* start *
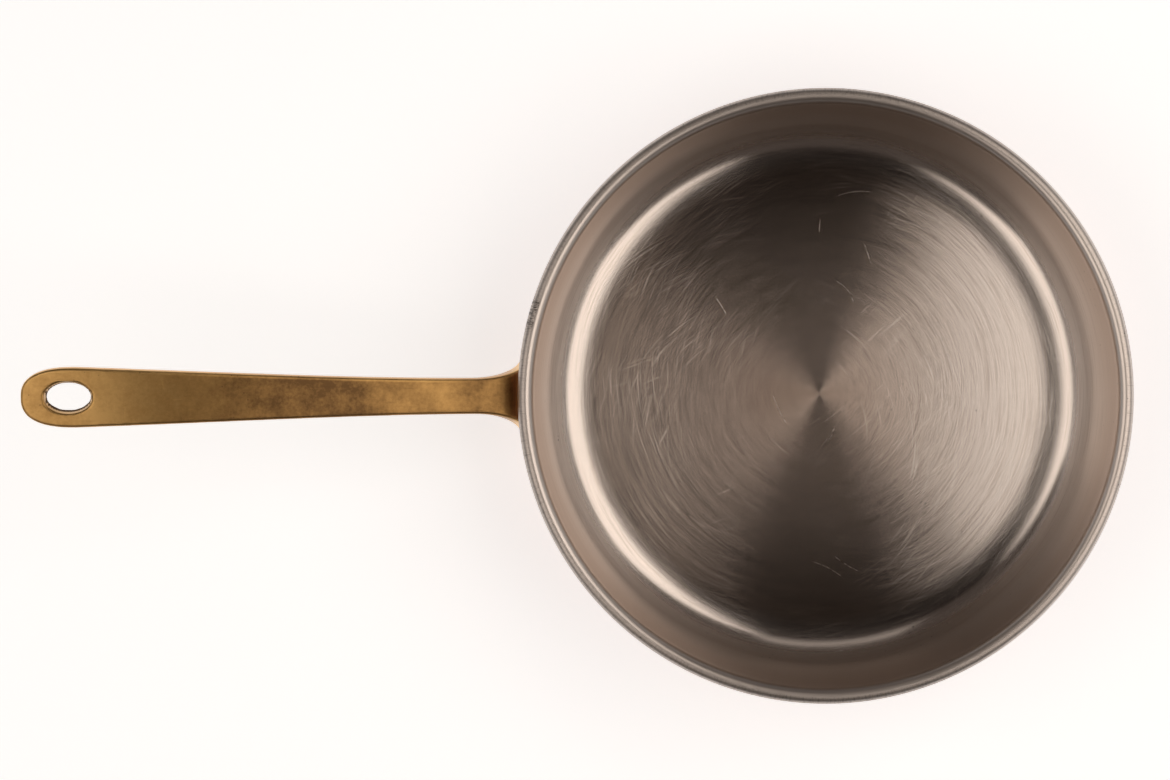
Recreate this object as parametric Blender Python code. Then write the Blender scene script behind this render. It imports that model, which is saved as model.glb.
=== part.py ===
"""Copper saucepan, 24 cm, with a stainless steel lining and a cast brass handle.

The pan is two cups, one inside the other. The copper shell takes the handle's three rivets, whose
inner heads are countersunk flush. The steel lining is pressed in over them, and its lip is rolled
over the copper's beaded edge. Every piece is modelled where it sits in the finished pan.

Frame: +Z up, the origin at the centre of the underside, the handle along -X. Lengths are in metres.
"""

import math

import bmesh
import bpy
import numpy
from mathutils import Matrix, Vector

MM = 0.001

# ---- driving dimensions ----
RIM_DIAMETER = 240.0 * MM  # over the rolled lip
PAN_HEIGHT = 70.0 * MM  # underside to the top of the lip
WALL_TAPER = math.radians(6.5)  # how far the wall leans out
BASE_FILLET = 12.5 * MM  # inside radius between floor and wall
COPPER_THICKNESS = 2.0 * MM
STEEL_THICKNESS = 0.6 * MM
CLEARANCE = 0.3 * MM  # kept between neighbouring pieces

LIP_INNER_WIDTH = 3.2 * MM  # ridge of the lip to its inner side
LIP_OUTER_WIDTH = 3.0 * MM  # ridge of the lip to its outer side
LIP_CREASE = math.radians(10.0)  # how far the bead turns back under itself above the wall
LIP_CURL = math.radians(75.0)  # how far the steel is rolled below the bead's outermost point

HANDLE_OVERHANG = 191.8 * MM  # rim to the handle's tip, seen from above
HANDLE_RISE = 44.0 * MM  # tip above root
HANDLE_ROOT_DROP = 21.0 * MM  # centre of the root below the rim
HANDLE_ROOT_ANGLE = math.radians(25.0)
HANDLE_TIP_ANGLE = math.radians(-4.0)
HANDLE_ROOT_PULL = 62.0 * MM  # how long the side curve keeps the root's angle
HANDLE_TIP_PULL = 66.0 * MM  # how long it keeps the tip's angle
HANDLE_ROLL = math.radians(6.0)  # the grip is set a little off level
HANDLE_ROLL_LENGTH = 40.0 * MM  # over which the roll comes in
HANDLE_THICKNESS = 5.5 * MM
HANDLE_ROOT_THICKNESS = 9.0 * MM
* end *
__STATED TASK__:
Reproduce the listing above verbatim, from first line to last.

__COMPLETED EXERCISE__:
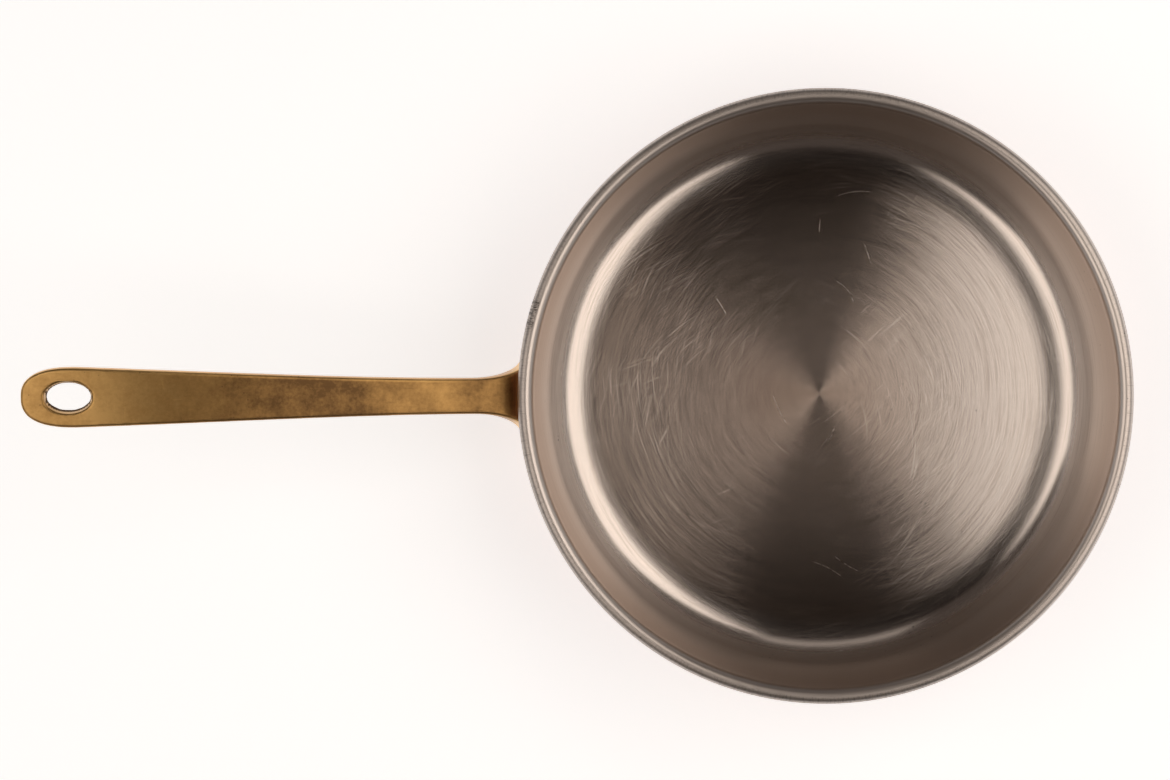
Recreate this object as parametric Blender Python code. Then write the Blender scene script behind this render. It imports that model, which is saved as model.glb.
=== part.py ===
"""Copper saucepan, 24 cm, with a stainless steel lining and a cast brass handle.

The pan is two cups, one inside the other. The copper shell takes the handle's three rivets, whose
inner heads are countersunk flush. The steel lining is pressed in over them, and its lip is rolled
over the copper's beaded edge. Every piece is modelled where it sits in the finished pan.

Frame: +Z up, the origin at the centre of the underside, the handle along -X. Lengths are in metres.
"""

import math

import bmesh
import bpy
import numpy
from mathutils import Matrix, Vector

MM = 0.001

# ---- driving dimensions ----
RIM_DIAMETER = 240.0 * MM  # over the rolled lip
PAN_HEIGHT = 70.0 * MM  # underside to the top of the lip
WALL_TAPER = math.radians(6.5)  # how far the wall leans out
BASE_FILLET = 12.5 * MM  # inside radius between floor and wall
COPPER_THICKNESS = 2.0 * MM
STEEL_THICKNESS = 0.6 * MM
CLEARANCE = 0.3 * MM  # kept between neighbouring pieces

LIP_INNER_WIDTH = 3.2 * MM  # ridge of the lip to its inner side
LIP_OUTER_WIDTH = 3.0 * MM  # ridge of the lip to its outer side
LIP_CREASE = math.radians(10.0)  # how far the bead turns back under itself above the wall
LIP_CURL = math.radians(75.0)  # how far the steel is rolled below the bead's outermost point

HANDLE_OVERHANG = 191.8 * MM  # rim to the handle's tip, seen from above
HANDLE_RISE = 44.0 * MM  # tip above root
HANDLE_ROOT_DROP = 21.0 * MM  # centre of the root below the rim
HANDLE_ROOT_ANGLE = math.radians(25.0)
HANDLE_TIP_ANGLE = math.radians(-4.0)
HANDLE_ROOT_PULL = 62.0 * MM  # how long the side curve keeps the root's angle
HANDLE_TIP_PULL = 66.0 * MM  # how long it keeps the tip's angle
HANDLE_ROLL = math.radians(6.0)  # the grip is set a little off level
HANDLE_ROLL_LENGTH = 40.0 * MM  # over which the roll comes in
HANDLE_THICKNESS = 5.5 * MM
HANDLE_ROOT_THICKNESS = 9.0 * MM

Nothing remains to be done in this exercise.